Brussels / 4 & 5 February 2017


Data Science for Community management

We will present some typical community management worries about community health, productivity and visibility and how some open source tools could be used to face them. Open source development transparency allows community to behave as data scientists and extract valuable information.

During last years, we have seen the growth of an specific position in many companies and OSS foundations. You might have seen them as “community managers”, “developer advocates”, “developer relations”, etc. All of them share some goals / responsibilities in common with their communities: health, productivity and visibility. How to achieve them?

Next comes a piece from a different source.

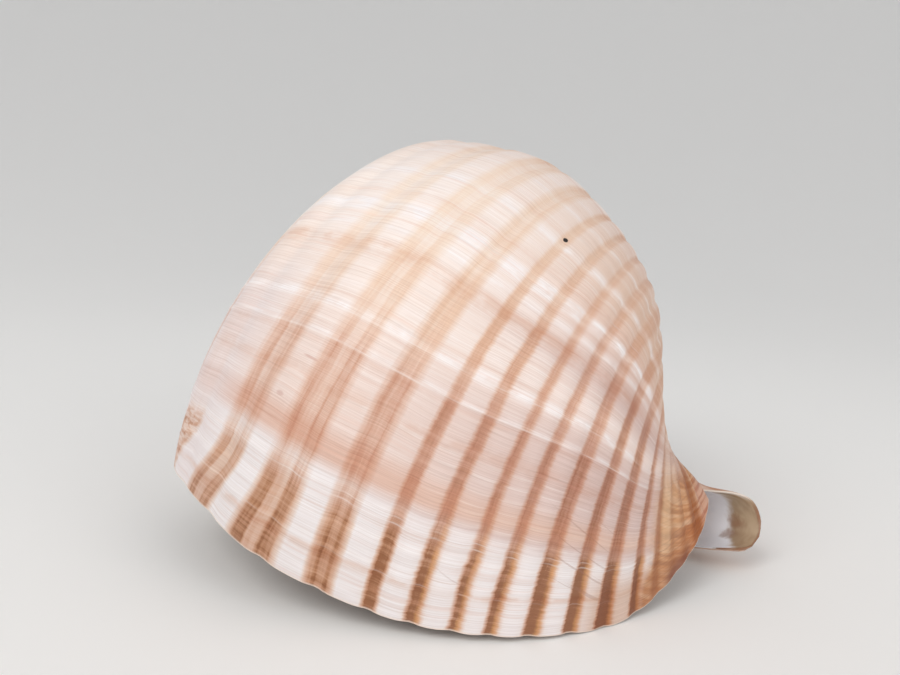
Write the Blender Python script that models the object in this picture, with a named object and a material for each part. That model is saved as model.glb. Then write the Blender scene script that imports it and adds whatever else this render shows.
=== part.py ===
import math
import bmesh
import bpy
import numpy as np
from mathutils import Matrix, Vector

NODE = "tun_shell"

# Real sizes in millimetres, measured from the shell's own apex
GROWTH_PER_TURN = 2.62
WALL = 2.0
LIP_WALL = 1.5
RIB_DEPTH = 0.8

# Generating curve of the last whorl at the lip: distance from the axis and height, suture first
PROFILE = [(37.4, -29.5), (44.2, -22.9), (56.2, -18.9), (71.3, -26.9), (86.4, -36.5), (94.0, -54.9),
           (98.1, -79.2), (93.8, -99.9), (86.0, -119.8), (72.9, -138.8), (54.7, -151.1), (39.6, -158.3),
           (29.2, -167.2), (24.8, -179.2)]
PROFILE_AT = [0.0, 0.04, 0.092, 0.163, 0.243, 0.331, 0.439, 0.533, 0.6265, 0.726, 0.82, 0.8905, 0.948, 1.0]
# Angle of the lip edge ahead of the reference half plane, degrees, along the curve
LIP_AT = [0.0, 0.1, 0.2, 0.3, 0.4, 0.6, 0.7, 0.78, 0.82, 0.86, 0.9, 0.93, 0.96, 1.0]
LIP_ANGLE = [15.0, 14.8, 11.6, 7.3, 3.8, 0.7, -2.5, -5.0, -6.2, -9.5, -17.5, -28.0, -43.7, -74.4]
# Grooves between the ribs, as fractions of the curve, with their half widths
GROOVES = [(0.075, 0.014), (0.125, 0.015), (0.18, 0.016), (0.24, 0.017), (0.300, 0.018), (0.365, 0.018),
           (0.455, 0.016), (0.520, 0.013), (0.575, 0.012), (0.617, 0.011), (0.655, 0.011), (0.690, 0.011),
           (0.727, 0.011), (0.770, 0.011), (0.810, 0.011), (0.852, 0.010), (0.885, 0.009), (0.912, 0.008),
           (0.936, 0.007), (0.958, 0.006), (0.978, 0.005)]

K = math.log(GROWTH_PER_TURN) / (2 * math.pi)
TURN = 2 * math.pi


def spline(x, y):
    """Natural cubic spline through the points, as a function."""
    x = np.asarray(x, float)
    y = np.asarray(y, float).reshape(len(x), -1)
    n = len(x)
    h = np.diff(x)
    a = np.eye(n)
    b = np.zeros_like(y)
    for i in range(1, n - 1):
        a[i, i - 1:i + 2] = h[i - 1], 2 * (h[i - 1] + h[i]), h[i]
        b[i] = 6 * ((y[i + 1] - y[i]) / h[i] - (y[i] - y[i - 1]) / h[i - 1])
    m = np.linalg.solve(a, b)

    def at(t):
        t = np.asarray(t, float)
        i = np.clip(np.searchsorted(x, t) - 1, 0, n - 2)
        u = (t - x[i])[..., None]
        v = (x[i + 1] - t)[..., None]
        hh = h[i][..., None]
        return (m[i] * v ** 3 + m[i + 1] * u ** 3) / (6 * hh) + (y[i] / hh - m[i] * hh / 6) * v \
            + (y[i + 1] / hh - m[i + 1] * hh / 6) * u
    return at


curve = spline(PROFILE_AT, PROFILE)
lip_curve = spline(LIP_AT, LIP_ANGLE)


def normal(t):
    d = curve(np.clip(t + 0.002, 0, 1)) - curve(np.clip(t - 0.002, 0, 1))
    n = np.stack([-d[..., 1], d[..., 0]], -1)
    return n / np.linalg.norm(n, axis=-1, keepdims=True)


def ribs(t):
    t = np.asarray(t, float)
    depth = np.zeros_like(t)
    for centre, half in GROOVES:
        depth = np.maximum(depth, np.exp(-((t - centre) / (0.7 * half)) ** 2))
    return -RIB_DEPTH * depth


def section(t, theta, offset):
    """A point of the generating curve, moved out along its normal; past 1 it closes the whorl's base."""
    inside = np.minimum(t, 1.0)
    past = (np.maximum(t, 1.0) - 1.0)[..., None] / 0.09
    full = np.clip((-2.75 - theta) / 0.6, 0, 1)[..., None]
    n = normal(inside)
    base = np.array([0.17, -0.98])
    n = np.where(past > 0, (1 - full) * n + full * base, n)
    n = n / np.linalg.norm(n, axis=-1, keepdims=True)
    return curve(inside) + past * full * np.array([-11.6, -1.8]) + n * offset[..., None]


def lip_lead(t, theta):
    fade = np.clip((theta + 1.7 * math.pi) / (1.6 * math.pi), 0, 1)
    return np.radians(lip_curve(np.clip(t, 0, 1))[..., 0]) * fade * fade * (3 - 2 * fade)


def place(r, z, theta):
    s = np.exp(K * theta)
    return np.stack([s * r * np.cos(theta), -s * r * np.sin(theta), s * z], -1)


def thickness(t, theta):
    """Wall thickness in the scale of the whorl: thin at the lip, stouter toward the canal."""
    s = np.exp(K * theta)
    edge = np.clip(-theta / 0.5, 0, 1)
    canal = 1 + 0.5 * np.clip((t - 0.7) / 0.15, 0, 1) * np.clip((1.0 - t) / 0.08, 0, 1) * edge
    return (LIP_WALL + (WALL - LIP_WALL) * edge) * canal * np.sqrt(s) / s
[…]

It has been said that “without data, you are another person with an opinion”, and management shouldn’t rely in opinions but facts. This path increases transparency, trust and reduces conflicts, since usually “numbers speak louder than opinions”.

If we look around in our daily live many of us are already working with tools for similar goals in different areas of life. We can wear heart rate monitors, check our activity in github or jira and play with zillions of marketing campaigning tools.

In OSS communities people “contribute” for a goal. So, we should start by looking at where people are contributing, and here starts the “community manager nightmare”. People contribute in a lot of places: github, gerrit, jira, mailing lists, slack, meetup, etc. It seems obvious which data sources we have and since most of us are technical people, we might build our own tools for tracking them. Have you already gone through that path? Some of our best friends have gone, wasting 80% taking data instead of taking decisions. Lots of places to look at, mainly silos of data you need to massage to get information out of them, and limited amount of time understand and manage your project.

During this talk, we will present some community managers typical questions and how tools OSS, like for example GrimoireLab, could be used to answer them, allowing the community to behave as data scientists extracting valuable information from within and be a data driven community.

These kind of tools represent a new ecosystem for “Open Development Analytics”, where communities can (and probably should) rely on open tools to ensure transparency on such important process like “measuring the community”.